== What this task involves ==
Pick out the lines containing "FreeCAD".

== Given data ==
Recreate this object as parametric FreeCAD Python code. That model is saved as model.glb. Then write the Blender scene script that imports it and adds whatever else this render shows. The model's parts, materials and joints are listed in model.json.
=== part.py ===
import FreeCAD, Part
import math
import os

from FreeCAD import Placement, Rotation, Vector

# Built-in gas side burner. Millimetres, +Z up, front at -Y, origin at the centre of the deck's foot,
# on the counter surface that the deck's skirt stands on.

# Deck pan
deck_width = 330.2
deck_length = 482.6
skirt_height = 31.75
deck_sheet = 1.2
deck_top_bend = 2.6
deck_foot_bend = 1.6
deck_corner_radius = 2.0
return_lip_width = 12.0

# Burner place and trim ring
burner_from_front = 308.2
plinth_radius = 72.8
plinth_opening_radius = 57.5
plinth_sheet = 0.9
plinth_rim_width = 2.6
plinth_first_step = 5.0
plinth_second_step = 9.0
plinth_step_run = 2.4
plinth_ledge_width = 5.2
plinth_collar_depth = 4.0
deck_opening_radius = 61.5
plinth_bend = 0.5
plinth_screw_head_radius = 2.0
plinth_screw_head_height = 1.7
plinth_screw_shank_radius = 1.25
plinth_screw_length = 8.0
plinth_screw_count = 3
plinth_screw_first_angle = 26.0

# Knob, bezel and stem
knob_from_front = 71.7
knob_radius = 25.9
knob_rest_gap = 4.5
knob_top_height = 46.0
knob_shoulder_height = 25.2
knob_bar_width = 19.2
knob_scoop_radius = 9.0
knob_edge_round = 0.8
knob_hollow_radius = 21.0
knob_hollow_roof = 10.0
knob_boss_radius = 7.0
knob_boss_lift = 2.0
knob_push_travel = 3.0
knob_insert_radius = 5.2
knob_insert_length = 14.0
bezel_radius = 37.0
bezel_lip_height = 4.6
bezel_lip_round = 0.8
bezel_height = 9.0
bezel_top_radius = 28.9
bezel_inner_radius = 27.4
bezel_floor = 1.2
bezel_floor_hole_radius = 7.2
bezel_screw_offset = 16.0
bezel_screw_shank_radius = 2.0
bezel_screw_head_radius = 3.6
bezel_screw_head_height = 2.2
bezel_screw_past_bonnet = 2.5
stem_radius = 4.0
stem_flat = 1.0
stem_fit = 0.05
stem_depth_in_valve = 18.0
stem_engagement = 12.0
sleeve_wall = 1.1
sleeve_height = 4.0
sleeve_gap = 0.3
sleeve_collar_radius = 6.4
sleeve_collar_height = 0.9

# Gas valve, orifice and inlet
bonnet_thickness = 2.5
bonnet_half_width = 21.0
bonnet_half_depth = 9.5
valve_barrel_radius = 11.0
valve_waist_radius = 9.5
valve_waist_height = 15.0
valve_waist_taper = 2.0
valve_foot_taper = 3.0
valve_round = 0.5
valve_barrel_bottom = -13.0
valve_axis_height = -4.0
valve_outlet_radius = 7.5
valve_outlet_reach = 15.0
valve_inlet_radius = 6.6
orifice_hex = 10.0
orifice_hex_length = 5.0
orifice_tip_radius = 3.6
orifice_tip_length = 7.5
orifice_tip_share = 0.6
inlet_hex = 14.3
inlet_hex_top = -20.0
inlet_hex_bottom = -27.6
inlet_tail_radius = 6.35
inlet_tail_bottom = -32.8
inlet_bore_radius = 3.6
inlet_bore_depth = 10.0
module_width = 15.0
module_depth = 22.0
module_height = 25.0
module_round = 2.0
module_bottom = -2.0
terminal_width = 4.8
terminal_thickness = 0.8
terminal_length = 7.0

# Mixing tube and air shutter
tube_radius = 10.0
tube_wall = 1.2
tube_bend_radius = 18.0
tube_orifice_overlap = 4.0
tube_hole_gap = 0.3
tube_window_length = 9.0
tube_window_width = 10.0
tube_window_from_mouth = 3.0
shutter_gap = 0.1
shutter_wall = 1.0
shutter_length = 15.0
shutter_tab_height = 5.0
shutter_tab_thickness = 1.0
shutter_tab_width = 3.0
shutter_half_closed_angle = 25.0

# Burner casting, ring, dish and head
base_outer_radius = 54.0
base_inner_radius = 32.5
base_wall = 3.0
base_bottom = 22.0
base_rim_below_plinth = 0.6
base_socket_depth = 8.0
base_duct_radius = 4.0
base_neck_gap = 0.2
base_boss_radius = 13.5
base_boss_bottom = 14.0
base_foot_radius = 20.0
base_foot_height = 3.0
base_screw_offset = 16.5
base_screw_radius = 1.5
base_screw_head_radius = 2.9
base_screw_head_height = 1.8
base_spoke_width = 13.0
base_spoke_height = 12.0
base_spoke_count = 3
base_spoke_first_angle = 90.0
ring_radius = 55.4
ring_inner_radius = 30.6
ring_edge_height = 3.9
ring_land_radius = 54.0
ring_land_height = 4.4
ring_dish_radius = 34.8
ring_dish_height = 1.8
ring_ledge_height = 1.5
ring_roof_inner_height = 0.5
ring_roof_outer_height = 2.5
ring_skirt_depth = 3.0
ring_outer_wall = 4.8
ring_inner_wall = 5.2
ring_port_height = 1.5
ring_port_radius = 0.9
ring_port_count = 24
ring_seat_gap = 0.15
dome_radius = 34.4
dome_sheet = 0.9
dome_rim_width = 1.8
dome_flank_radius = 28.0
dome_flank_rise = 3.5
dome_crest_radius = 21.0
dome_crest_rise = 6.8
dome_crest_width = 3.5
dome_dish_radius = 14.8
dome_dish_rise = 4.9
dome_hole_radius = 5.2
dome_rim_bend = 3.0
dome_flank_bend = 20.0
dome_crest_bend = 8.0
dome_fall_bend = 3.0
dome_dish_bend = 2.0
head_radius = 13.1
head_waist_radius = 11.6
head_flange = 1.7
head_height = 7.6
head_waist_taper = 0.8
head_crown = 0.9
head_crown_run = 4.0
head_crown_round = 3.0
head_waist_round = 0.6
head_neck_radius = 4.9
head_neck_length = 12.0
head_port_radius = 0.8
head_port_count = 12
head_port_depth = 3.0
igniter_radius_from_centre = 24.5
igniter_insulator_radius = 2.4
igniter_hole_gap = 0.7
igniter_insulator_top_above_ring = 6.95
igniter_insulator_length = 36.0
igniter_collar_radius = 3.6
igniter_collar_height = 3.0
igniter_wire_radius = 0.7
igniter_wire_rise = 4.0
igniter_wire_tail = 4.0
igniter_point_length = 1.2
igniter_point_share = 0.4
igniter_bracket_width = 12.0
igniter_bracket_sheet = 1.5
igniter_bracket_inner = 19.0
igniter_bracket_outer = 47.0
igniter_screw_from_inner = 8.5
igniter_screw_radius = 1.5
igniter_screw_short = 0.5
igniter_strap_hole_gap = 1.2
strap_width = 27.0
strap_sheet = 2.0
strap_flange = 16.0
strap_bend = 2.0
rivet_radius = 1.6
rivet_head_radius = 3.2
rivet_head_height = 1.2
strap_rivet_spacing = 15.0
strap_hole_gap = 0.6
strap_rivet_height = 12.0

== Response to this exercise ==
Recreate this object as parametric FreeCAD Python code. That model is saved as model.glb. Then write the Blender scene script that imports it and adds whatever else this render shows. The model's parts, materials and joints are listed in model.json.
import FreeCAD, Part
from FreeCAD import Placement, Rotation, Vector